I wish I could remember where I read the details so I could give proper credit, but the notes I made are missing the source. According to the report the parade will include:

28 M1A1 Abrams tanks (at 70 tons each, the heaviest in service)
28 Stryker armored personnel carriers
more than 100 other vehicles
a World War II-era B-25 bomber
6,700 soldiers
50 helicopters
34 horses
two mules; and
a dog.

I love a parade! In fact, it may be the pomp of a parade that first motivated me to want to be a drummer. As a kid I remember standing along the curb looking up Boston Avenue in downtown Tulsa in anxious excitement for the first of the parade to come into sight. But, before seeing that first car carrying the the grand marshall, before you could smell the horses, before any of that you could hear the cadence of the distant drums.

I've been to and marched in many many parades: Christmas parades, Rooster Day parades, Independence day parades, and one presidential inagural parade in D.C. for the infamous Nixon, which, by the way, will be the same parade route as the Army/Trump Birthday parade.

Oh I know, his name won't be on the cake so to speak but I'm sure that since by coindence he shares a birthday with the Army, he will feel celebrated too.

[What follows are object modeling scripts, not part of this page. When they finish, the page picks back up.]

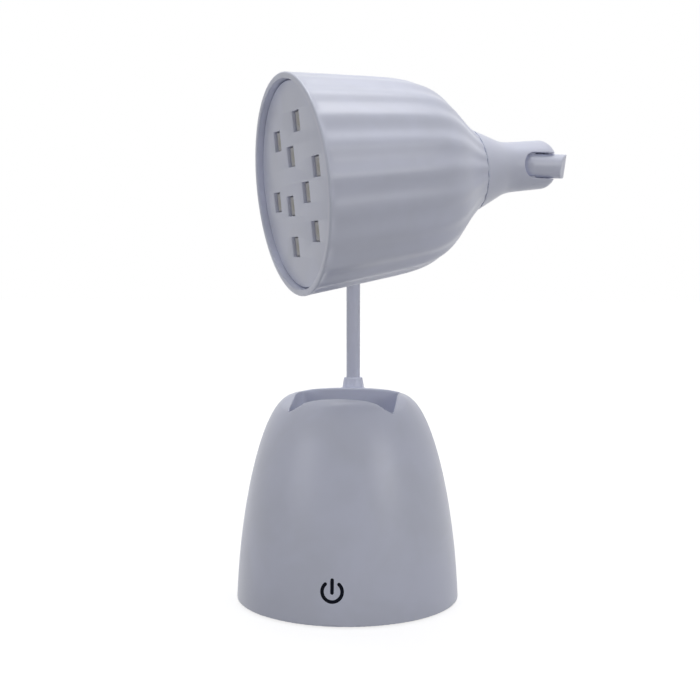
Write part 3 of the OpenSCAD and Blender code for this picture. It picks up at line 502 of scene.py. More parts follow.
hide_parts("power_mark")


# Lower ferrule: a small turned white collar on the crown. Its thread goes down through the shell
# into a washer and a nut, and the gooseneck is pressed into its mouth.
def new_tree(name, inputs):
    """A geometry node tree with these inputs and a finish, and the wire of its first input."""
    tree = bpy.data.node_groups.new(name, "GeometryNodeTree")
    for label, kind in inputs + [("Finish", "Material")]:
        tree.interface.new_socket(name=label, in_out="INPUT", socket_type="NodeSocket" + kind)
    tree.interface.new_socket(name="Piece", in_out="OUTPUT", socket_type="NodeSocketGeometry")
    return tree, Wire(tree).node("NodeGroupInput", out=inputs[0][0])


def end_tree(given, geometry):
    """Makes the geometry real, gives it the finish and sends it out."""
    real = given.node("GeometryNodeRealizeInstances", None, {"Geometry": geometry})
    done = given.node("GeometryNodeSetMaterial", None, {"Geometry": real, "Material": given.other("Finish")})
    given.node("NodeGroupOutput", None, {"Piece": done})


def lathe_tree():
    """Spins a line of (radius, 0, height) points round Z and presses flutes in where it says."""
    tree, given = new_tree("lathe", [("Outline", "Geometry"), ("Flutes", "Int"), ("Steps", "Int"),
                                     ("Depth", "Float"), ("Full radius", "Float")])
    n = Wire(tree)
    rows = n.node("GeometryNodeAttributeDomainSize", None, {"Geometry": given}, out="Point Count")
    wide = given.other("Flutes") * given.other("Steps") + 1
    sheet = n.node("GeometryNodeMeshGrid", None,
                   {"Size X": 1.0, "Size Y": 1.0, "Vertices X": wide, "Vertices Y": rows}, out="Mesh")
    place = n.node("GeometryNodeInputPosition")
    flat = n.node("ShaderNodeSeparateXYZ", None, {0: place})
    row = n.maths("ROUND", (flat.other("Y") + 0.5) * (rows - 1))
    turn = (flat.other("X") + 0.5) * math.tau
    spot = n.node("GeometryNodeSampleIndex", {"data_type": "FLOAT_VECTOR"},
                  {"Geometry": given, "Value": n.node("GeometryNodeInputPosition"), "Index": row})
    spot = n.node("ShaderNodeSeparateXYZ", None, {0: spot})
    press = n.node("GeometryNodeInputNamedAttribute", {"data_type": "FLOAT"}, {"Name": "press"},
                   out="Attribute")
    press = n.node("GeometryNodeSampleIndex", {"data_type": "FLOAT"},
                   {"Geometry": given, "Value": press, "Index": row})
    wave = 0.5 + 0.5 * n.maths("COSINE", turn * given.other("Flutes"))
    radius = spot * (1 - press * wave * given.other("Depth") / given.other("Full radius"))
    where = n.node("ShaderNodeCombineXYZ", None,
                   {"X": radius * n.maths("COSINE", turn), "Y": radius * n.maths("SINE", turn),
                    "Z": spot.other("Z")})
    shaped = n.node("GeometryNodeSetPosition", None, {"Geometry": sheet, "Position": where})
    end_tree(given, n.node("GeometryNodeMergeByDistance", None, {"Geometry": shaped, "Distance": 1e-4}))
    return tree


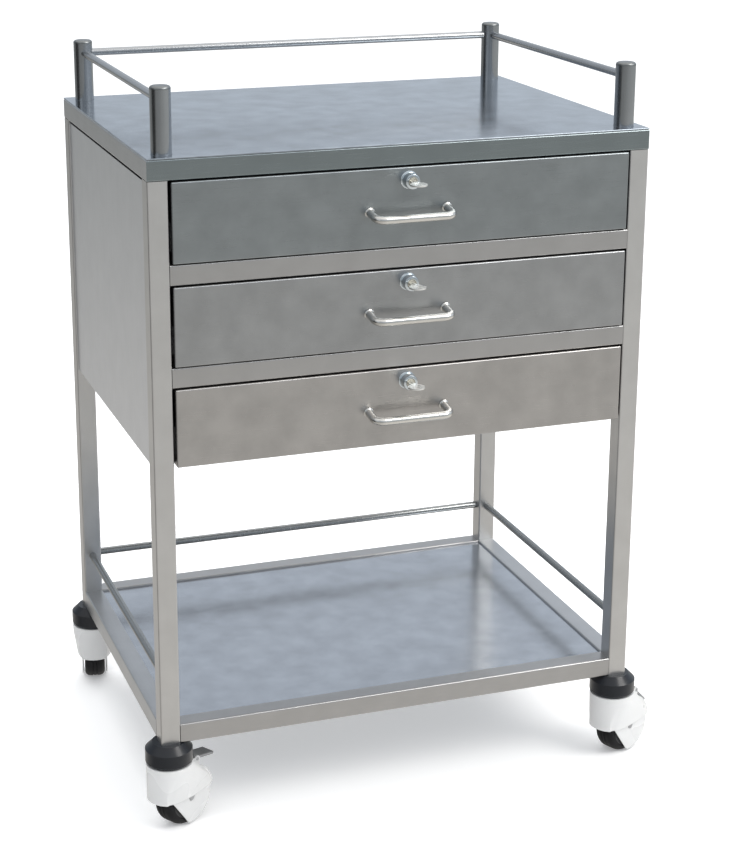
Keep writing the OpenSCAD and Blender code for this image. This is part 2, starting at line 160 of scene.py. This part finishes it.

It should be a fine parade. Estimates are the cost will be in the $25 million to $45 million range. "But it could be higher because the Army has promised to fix any city streets that the parade damages, plus the cost of cleanup and police are not yet part of the estimate." I wonder: has DOGE heard about this?

Speaking of memorable points along the Army timeline, remember when Elvis, "King of Rock n Roll", served from 1958-1960? Let's take a look. From Wikipedia: "Before entering the Army, Presley had caused national outrage with his rock and roll music. Many parents, religious leaders, and teachers' groups welcomed his draft into the military. Despite being offered the chance to enlist in Special Services to entertain the troops and live in priority housing, Presley was persuaded by his manager, Colonel Tom Parker, to serve as a regular soldier. This earned him the respect of many of his fellow soldiers and people back in the United States who previously viewed him in a negative light."

Speaking of birthdays: depending on your view of the state of Elvis's aliveness, on January 8, 2026, Elvis will be or would have been 90 years old! How cool would it be to have a parade to commemorate? I'm open to brainstorming what it might look like: lots of Cadillacs, maybe a flyover of an old plane dropping Elvis impersonators out over the parade route, floating under bright parachutes. Maybe everyone could wear blue suede shoes. Floats could include a "Heartbreak Hotel" and another with a jail cell and a choir of recent pardonees singing "Jailhouse Rock". And of course there will be one "Hound Dog".

Although I'm not an Elvis fan, I respect his significant musical legacy and contribution. I do, however, remember his birthday every year. Coincidentally, old Pops here too was born on a January 8th, several years after the birth of Elvis. I know it's not a unique idea, but maybe I could go along for the ride as sort of a birthday 2-fer.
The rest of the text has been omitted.